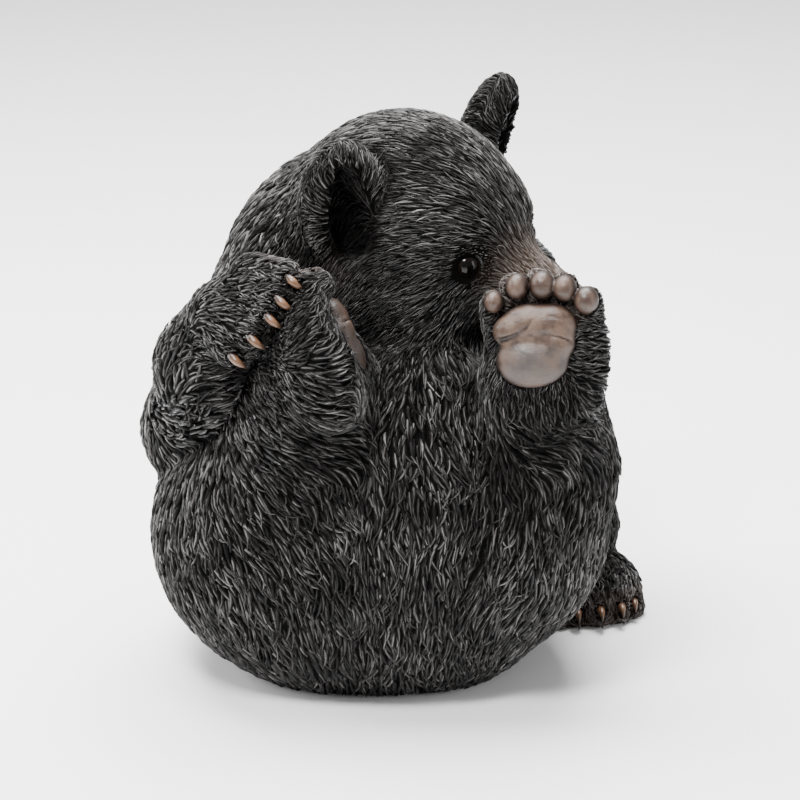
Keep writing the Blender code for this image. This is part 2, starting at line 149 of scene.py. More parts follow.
# Where the toes stand: across from the inner side to the outer, reach, and radius
TOES = ((-22, 20, 6.5), (-12.5, 27, 7.5), (-0.5, 28.5, 8.0), (11.5, 27, 8.0), (22.5, 20.5, 8.0))
# Where the claws of the gripping hand and of the resting hand lie
GRIP = ((-44, -85, 220), (-49, -89, 211), (-54, -91, 203), (-62, -92, 193), (-71, -90, 183))
REST = ((88, 16, 7), (97, 12, 8), (109, 12, 9), (120, 17, 9), (127, 26, 8))

# The eyes' places in the head's frame
EYES = ((49, -25, 12), (49, 25, 12))

# Each ear's place in the head's frame, side and radii, and the place and radii of its hollow
EARS = (
    ((-12, -49, 28), -1, (33, 17, 21), (3, 12, -4), (25, 20, 9.5)),
    ((2, 53, 36), 1, (34, 13.5, 20), (1, 13, 0), (25, 18, 12.5)),
)


def close_to(p, at, radius, form, margin=14):
    """The form where a point is near the given ball, and the distance to that ball elsewhere."""
    d = np.linalg.norm(p - np.asarray(at, np.float32), axis=1) - radius
    close = d < margin
    if close.any():
        d[close] = form(p[close])
    return d


def claw(p, frame, base, bend, tip, radius):
    """A claw that tapers from base to tip through a bend."""
    d = limb(p, base, bend, radius, radius * 0.8, frame)
    return joined(d, limb(p, bend, tip, radius * 0.8, radius * 0.25, frame), 1)


def muzzle(p):
    """The snout with its nose, nostrils, lips and chin."""
    d = limb(p, (40, 0, -2), (88, 0, -6), 27, 17, HEAD)
    d = joined(d, ball(p, (96, 0, -7), (13, 16, 13), HEAD), 8)
    jaw = limb(p, (36, 0, -28), (82, 0, -24), 22, 9, HEAD)
    d = joined(d, jaw, 2.5)
    nose = ball(p, (104, 0, -1), (8, 11, 8.5), HEAD)
    nose = joined(nose, ball(p, (106, 0, -7), (5, 5, 6), HEAD), 3)
    d = joined(d, nose, 1)
    for side in (-1, 1):
        d = carved(d, ball(p, (111, side * 5.5, -2.5), (4, 2.4, 3), HEAD), 1)
    d = carved(d, limb(p, (111, 0, -9), (104, 0, -19), 0.9, 0.9, HEAD), 1)
    return d


def head(p):
    d = ball(p, (-2, 0, 0), (60, 59, 59), HEAD)
    d = joined(d, ball(p, (24, 0, 18), (30, 32, 26), HEAD), 12)
    for side in (-1, 1):
        d = joined(d, ball(p, (34, side * 20, 20), (16, 15, 13), HEAD), 10)
        d = joined(d, ball(p, (16, side * 32, -22), (38, 26, 32), HEAD), 18)
    return joined(d, muzzle(p), 14)


def with_ears(p, d):
    """The head with its two cupped ears."""
    for place, side, radii, hollow, hollow_radii in EARS:
        up, ahead = HEAD.direction(0, side * 0.2, 0.98), HEAD.direction(0.94, side * 0.3, 0.0)
        ear = Frame(HEAD.point(*place), up, ahead)
        d = joined(d, ball(p, (0, 0, 0), radii, ear), 5)
        d = carved(d, ball(p, hollow, hollow_radii, ear), 4)
    return d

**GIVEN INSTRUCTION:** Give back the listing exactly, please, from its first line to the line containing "return joined(d, limb(p, bend, tip, radius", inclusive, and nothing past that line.

**WORKED ANSWER:**
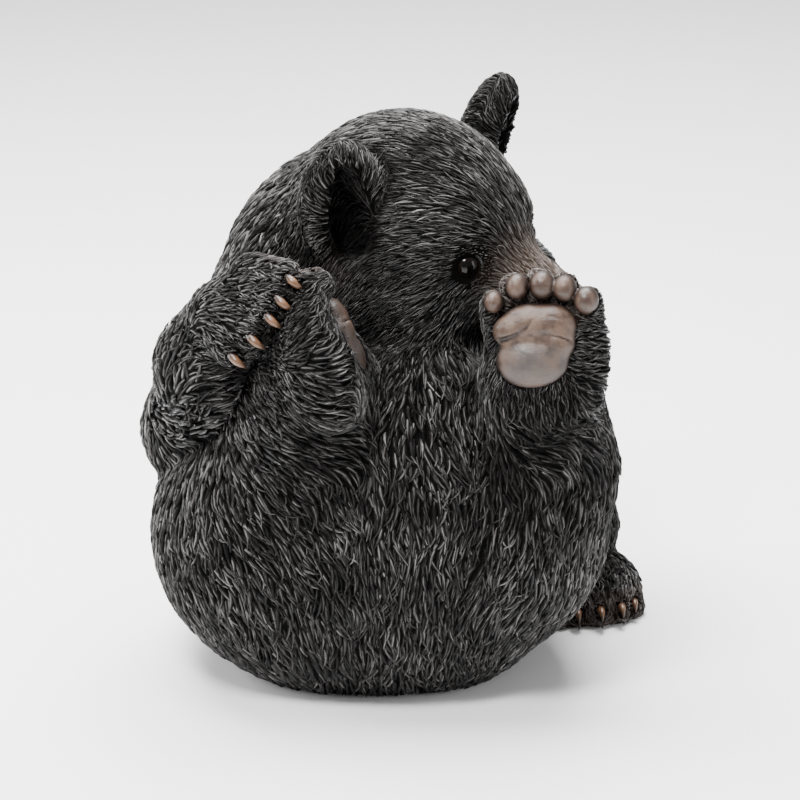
Keep writing the Blender code for this image. This is part 2, starting at line 149 of scene.py. More parts follow.
# Where the toes stand: across from the inner side to the outer, reach, and radius
TOES = ((-22, 20, 6.5), (-12.5, 27, 7.5), (-0.5, 28.5, 8.0), (11.5, 27, 8.0), (22.5, 20.5, 8.0))
# Where the claws of the gripping hand and of the resting hand lie
GRIP = ((-44, -85, 220), (-49, -89, 211), (-54, -91, 203), (-62, -92, 193), (-71, -90, 183))
REST = ((88, 16, 7), (97, 12, 8), (109, 12, 9), (120, 17, 9), (127, 26, 8))

# The eyes' places in the head's frame
EYES = ((49, -25, 12), (49, 25, 12))

# Each ear's place in the head's frame, side and radii, and the place and radii of its hollow
EARS = (
    ((-12, -49, 28), -1, (33, 17, 21), (3, 12, -4), (25, 20, 9.5)),
    ((2, 53, 36), 1, (34, 13.5, 20), (1, 13, 0), (25, 18, 12.5)),
)


def close_to(p, at, radius, form, margin=14):
    """The form where a point is near the given ball, and the distance to that ball elsewhere."""
    d = np.linalg.norm(p - np.asarray(at, np.float32), axis=1) - radius
    close = d < margin
    if close.any():
        d[close] = form(p[close])
    return d


def claw(p, frame, base, bend, tip, radius):
    """A claw that tapers from base to tip through a bend."""
    d = limb(p, base, bend, radius, radius * 0.8, frame)
    return joined(d, limb(p, bend, tip, radius * 0.8, radius * 0.25, frame), 1)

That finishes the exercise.